Repeat only the lines from the line containing "const box = new THREE.Group();" through the line containing "if empty is", both included, exactly as they stand.

## ROWS
--
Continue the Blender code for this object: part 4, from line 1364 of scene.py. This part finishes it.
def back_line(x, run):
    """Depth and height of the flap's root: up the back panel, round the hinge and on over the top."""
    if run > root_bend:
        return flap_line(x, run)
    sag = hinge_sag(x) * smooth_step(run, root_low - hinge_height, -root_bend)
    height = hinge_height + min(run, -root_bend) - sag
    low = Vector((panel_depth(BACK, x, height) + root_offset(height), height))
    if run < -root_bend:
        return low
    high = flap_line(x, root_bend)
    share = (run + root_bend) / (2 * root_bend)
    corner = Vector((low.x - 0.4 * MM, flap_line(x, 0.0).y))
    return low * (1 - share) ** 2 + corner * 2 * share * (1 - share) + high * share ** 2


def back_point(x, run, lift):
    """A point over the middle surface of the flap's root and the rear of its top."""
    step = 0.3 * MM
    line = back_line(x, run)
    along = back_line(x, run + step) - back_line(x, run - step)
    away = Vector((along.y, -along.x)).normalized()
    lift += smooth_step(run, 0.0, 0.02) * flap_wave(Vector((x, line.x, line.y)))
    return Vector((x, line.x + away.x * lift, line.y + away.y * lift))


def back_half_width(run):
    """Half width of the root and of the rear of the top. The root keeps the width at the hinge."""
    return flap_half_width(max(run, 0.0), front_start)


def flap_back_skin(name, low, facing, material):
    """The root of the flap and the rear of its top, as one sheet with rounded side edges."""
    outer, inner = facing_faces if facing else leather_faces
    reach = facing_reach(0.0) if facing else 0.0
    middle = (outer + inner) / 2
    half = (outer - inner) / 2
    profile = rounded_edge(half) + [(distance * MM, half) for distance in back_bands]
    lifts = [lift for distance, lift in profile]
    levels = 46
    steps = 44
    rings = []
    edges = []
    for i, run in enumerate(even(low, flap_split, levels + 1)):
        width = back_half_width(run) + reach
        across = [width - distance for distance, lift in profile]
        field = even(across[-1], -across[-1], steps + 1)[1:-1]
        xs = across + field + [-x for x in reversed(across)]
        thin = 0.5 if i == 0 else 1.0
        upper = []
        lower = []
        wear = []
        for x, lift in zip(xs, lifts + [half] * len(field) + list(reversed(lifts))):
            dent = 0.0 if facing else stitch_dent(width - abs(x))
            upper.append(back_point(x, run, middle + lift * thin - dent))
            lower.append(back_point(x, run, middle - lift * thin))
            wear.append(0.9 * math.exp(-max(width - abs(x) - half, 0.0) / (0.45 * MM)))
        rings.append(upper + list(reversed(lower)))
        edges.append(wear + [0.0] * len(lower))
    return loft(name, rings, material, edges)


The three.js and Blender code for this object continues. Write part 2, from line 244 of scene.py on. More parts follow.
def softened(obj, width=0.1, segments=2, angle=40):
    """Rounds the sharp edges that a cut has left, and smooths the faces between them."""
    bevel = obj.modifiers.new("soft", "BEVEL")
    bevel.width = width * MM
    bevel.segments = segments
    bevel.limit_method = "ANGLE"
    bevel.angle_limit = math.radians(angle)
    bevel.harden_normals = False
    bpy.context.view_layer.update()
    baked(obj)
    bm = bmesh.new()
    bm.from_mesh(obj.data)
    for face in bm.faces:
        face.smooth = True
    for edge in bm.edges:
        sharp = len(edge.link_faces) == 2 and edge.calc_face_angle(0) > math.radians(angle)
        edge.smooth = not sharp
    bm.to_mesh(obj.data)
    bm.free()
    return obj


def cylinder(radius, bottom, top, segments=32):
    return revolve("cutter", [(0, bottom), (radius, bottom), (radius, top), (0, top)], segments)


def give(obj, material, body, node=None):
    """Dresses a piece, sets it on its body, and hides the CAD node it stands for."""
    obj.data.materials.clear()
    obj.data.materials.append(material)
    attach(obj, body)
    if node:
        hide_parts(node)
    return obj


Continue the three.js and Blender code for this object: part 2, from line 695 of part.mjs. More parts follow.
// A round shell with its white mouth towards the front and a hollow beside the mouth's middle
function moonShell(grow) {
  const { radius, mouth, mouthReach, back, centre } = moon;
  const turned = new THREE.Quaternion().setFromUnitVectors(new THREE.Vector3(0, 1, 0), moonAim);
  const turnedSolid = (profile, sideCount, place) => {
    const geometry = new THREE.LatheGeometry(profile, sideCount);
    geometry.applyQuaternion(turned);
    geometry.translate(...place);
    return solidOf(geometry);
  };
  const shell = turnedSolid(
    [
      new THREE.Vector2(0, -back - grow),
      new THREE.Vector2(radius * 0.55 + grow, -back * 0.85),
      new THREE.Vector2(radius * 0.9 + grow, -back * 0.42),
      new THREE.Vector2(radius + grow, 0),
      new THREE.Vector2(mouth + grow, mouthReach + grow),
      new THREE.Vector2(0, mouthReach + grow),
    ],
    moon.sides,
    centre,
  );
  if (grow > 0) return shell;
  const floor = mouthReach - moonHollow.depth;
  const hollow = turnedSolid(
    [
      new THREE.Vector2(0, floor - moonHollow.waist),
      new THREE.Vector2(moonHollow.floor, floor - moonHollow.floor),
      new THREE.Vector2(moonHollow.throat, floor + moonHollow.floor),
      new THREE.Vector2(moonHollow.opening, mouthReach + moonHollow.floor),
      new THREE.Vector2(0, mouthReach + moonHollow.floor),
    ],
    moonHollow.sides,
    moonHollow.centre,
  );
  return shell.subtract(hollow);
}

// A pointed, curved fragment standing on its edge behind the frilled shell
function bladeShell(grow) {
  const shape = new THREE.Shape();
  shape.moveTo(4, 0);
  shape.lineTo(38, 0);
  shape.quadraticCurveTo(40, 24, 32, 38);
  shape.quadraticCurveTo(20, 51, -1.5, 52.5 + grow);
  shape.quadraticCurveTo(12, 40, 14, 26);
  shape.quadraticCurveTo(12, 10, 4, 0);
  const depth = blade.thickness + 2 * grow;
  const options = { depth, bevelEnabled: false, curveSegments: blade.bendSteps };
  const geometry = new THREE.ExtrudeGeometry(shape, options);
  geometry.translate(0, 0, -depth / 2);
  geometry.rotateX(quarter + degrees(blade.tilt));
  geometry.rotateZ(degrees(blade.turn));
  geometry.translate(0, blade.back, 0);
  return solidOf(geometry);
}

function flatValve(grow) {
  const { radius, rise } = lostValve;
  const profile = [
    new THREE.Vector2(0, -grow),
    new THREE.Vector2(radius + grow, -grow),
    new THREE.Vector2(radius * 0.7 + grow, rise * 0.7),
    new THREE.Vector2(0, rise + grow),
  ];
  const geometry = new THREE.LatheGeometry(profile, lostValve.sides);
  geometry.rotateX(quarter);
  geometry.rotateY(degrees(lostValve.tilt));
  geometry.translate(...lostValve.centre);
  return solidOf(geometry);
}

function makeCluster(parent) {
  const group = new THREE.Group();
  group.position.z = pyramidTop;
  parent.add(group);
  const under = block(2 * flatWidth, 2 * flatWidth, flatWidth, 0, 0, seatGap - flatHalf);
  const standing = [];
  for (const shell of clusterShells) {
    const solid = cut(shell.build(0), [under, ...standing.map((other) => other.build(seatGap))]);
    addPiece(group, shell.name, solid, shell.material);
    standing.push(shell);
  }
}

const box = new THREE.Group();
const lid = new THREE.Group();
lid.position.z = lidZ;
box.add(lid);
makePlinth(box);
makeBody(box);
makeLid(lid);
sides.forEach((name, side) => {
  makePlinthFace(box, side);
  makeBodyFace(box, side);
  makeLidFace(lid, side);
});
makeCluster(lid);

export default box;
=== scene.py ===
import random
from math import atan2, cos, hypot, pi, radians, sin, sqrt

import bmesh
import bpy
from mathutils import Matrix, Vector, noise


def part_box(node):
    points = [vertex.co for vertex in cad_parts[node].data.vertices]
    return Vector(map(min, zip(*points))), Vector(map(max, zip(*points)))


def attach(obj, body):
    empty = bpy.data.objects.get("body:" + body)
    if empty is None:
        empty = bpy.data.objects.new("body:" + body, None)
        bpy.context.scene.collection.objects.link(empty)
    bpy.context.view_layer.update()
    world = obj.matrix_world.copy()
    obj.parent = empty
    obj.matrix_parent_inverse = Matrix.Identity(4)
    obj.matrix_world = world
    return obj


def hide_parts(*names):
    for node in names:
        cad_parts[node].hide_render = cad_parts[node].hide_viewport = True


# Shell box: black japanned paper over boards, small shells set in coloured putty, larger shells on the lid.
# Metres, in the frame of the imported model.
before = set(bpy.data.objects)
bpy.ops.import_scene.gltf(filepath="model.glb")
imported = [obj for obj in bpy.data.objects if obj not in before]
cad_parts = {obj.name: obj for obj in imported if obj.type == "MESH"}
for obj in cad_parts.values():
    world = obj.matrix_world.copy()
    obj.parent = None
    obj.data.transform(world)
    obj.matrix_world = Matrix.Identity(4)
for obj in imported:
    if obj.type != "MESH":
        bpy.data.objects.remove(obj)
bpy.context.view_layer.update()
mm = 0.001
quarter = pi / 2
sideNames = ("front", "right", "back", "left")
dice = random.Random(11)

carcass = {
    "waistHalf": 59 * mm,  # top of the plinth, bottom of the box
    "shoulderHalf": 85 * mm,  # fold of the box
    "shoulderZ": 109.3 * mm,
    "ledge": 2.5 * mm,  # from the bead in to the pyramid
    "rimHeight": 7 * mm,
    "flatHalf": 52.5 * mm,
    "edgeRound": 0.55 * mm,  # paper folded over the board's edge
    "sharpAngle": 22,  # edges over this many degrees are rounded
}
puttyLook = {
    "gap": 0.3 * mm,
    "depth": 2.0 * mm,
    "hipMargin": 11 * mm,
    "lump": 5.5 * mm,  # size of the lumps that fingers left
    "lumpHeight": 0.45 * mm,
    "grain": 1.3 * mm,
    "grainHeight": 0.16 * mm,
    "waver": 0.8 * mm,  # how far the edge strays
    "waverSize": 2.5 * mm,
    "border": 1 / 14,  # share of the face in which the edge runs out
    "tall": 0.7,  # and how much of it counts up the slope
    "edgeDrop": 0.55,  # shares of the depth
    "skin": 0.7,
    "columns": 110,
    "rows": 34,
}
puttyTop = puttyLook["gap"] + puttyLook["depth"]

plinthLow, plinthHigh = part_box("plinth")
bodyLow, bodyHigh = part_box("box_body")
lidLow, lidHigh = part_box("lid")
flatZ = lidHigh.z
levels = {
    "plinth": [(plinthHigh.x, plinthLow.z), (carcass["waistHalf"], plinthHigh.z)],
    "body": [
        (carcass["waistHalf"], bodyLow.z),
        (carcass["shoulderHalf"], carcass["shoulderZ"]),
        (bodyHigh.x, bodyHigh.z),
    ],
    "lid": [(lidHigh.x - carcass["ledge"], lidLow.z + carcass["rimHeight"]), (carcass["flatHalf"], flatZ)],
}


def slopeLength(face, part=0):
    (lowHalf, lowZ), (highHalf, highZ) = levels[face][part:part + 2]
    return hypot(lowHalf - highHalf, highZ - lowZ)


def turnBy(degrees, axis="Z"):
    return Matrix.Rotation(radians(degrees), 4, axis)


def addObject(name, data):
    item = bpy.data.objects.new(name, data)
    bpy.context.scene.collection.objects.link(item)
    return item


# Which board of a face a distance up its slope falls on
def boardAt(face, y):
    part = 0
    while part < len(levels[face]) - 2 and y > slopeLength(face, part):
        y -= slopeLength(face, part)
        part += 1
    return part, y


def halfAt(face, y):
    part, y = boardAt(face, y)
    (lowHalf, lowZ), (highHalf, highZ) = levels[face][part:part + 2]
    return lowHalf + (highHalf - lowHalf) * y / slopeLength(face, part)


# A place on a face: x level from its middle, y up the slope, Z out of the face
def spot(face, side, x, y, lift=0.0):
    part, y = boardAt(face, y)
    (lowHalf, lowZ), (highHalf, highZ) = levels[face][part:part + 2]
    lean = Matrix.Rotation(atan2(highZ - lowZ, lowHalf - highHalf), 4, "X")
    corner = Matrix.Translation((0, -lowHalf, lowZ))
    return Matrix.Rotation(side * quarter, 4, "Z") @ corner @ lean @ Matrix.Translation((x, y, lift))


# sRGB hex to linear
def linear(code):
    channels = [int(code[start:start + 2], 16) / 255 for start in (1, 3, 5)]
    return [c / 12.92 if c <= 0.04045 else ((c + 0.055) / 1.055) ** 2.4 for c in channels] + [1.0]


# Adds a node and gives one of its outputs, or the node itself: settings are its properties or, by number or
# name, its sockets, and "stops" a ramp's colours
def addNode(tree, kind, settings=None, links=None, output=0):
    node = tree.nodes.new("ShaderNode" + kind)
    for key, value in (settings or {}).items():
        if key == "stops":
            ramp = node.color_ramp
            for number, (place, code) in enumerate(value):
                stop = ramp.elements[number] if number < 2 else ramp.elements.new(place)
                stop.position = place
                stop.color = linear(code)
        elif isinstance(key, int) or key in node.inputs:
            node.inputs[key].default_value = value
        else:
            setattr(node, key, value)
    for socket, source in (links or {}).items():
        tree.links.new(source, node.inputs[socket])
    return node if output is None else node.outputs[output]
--
## TASK OUTPUT
const box = new THREE.Group();
const lid = new THREE.Group();
lid.position.z = lidZ;
box.add(lid);
makePlinth(box);
makeBody(box);
makeLid(lid);
sides.forEach((name, side) => {
  makePlinthFace(box, side);
  makeBodyFace(box, side);
  makeLidFace(lid, side);
});
makeCluster(lid);

export default box;
=== scene.py ===
import random
from math import atan2, cos, hypot, pi, radians, sin, sqrt

import bmesh
import bpy
from mathutils import Matrix, Vector, noise


def part_box(node):
    points = [vertex.co for vertex in cad_parts[node].data.vertices]
    return Vector(map(min, zip(*points))), Vector(map(max, zip(*points)))


def attach(obj, body):
    empty = bpy.data.objects.get("body:" + body)
    if empty is None:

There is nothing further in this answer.